Recently, I had an unexpected insight while making soapy water. When I add detergent to water and stir vigorously, a mass of bubbles forms on the surface. If I stir more gently, there are far fewer bubbles—sometimes none at all.


Yet, regardless of how many bubbles appear, the end result is the same: the water is no longer just water. It has become soapy water—a new substance, with new properties and possibilities.


This simple process reflects a profound truth about both the physical world and human economic activity. In finance and innovation, rapid influxes of capital, talent, or belief often generate “bubbles”—transient surges of excitement, speculation, and sometimes distortion. If the pace is gentler, the transformation is subtler, less showy, but it still occurs.


Ultimately, bubbles are not merely anomalies or errors. They are a natural byproduct of transformation—evidence that energy is being injected, that something new is forming. The foam may dissipate, but the essential change remains.
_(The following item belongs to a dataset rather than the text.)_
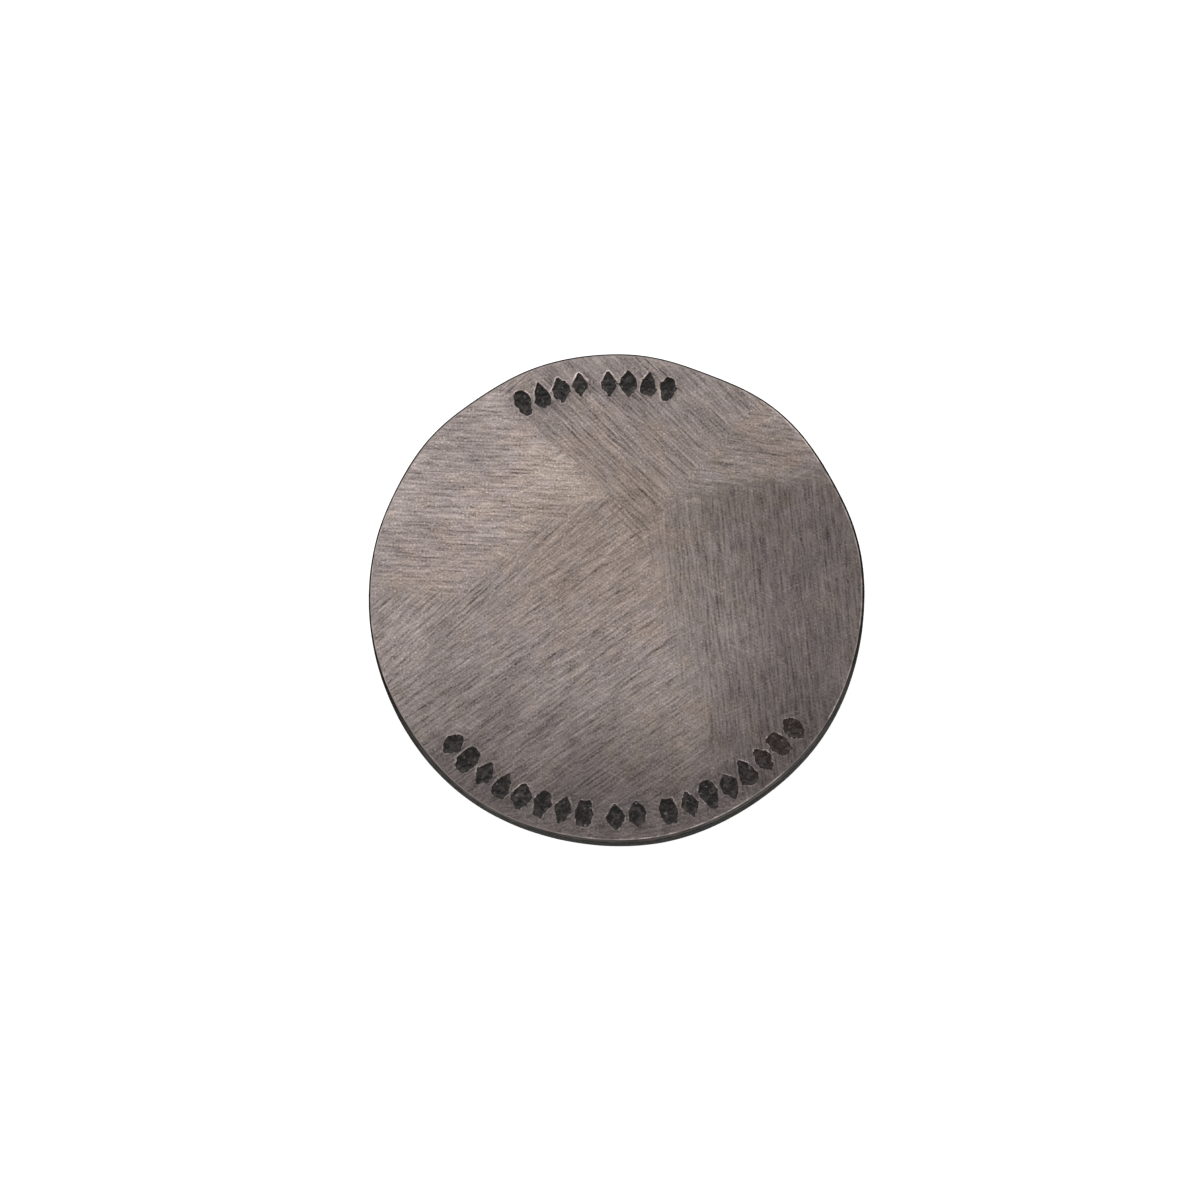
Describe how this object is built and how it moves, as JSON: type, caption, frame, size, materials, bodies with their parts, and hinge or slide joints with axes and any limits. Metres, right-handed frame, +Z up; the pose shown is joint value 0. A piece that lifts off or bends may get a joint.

The market, society, or system is never the same as before; it has new structure, new potential.


The lesson? Don’t fear the bubbles. See them as signs of transition, of energy in motion. What matters most is not the froth, but what endures after it settles: the emergence of new foundations, new value, and new forms of life.


AI is clearly the bucket of soapy water being rapidly stirred.


DI, on the other hand, is the other bucket we are slowly stirring now.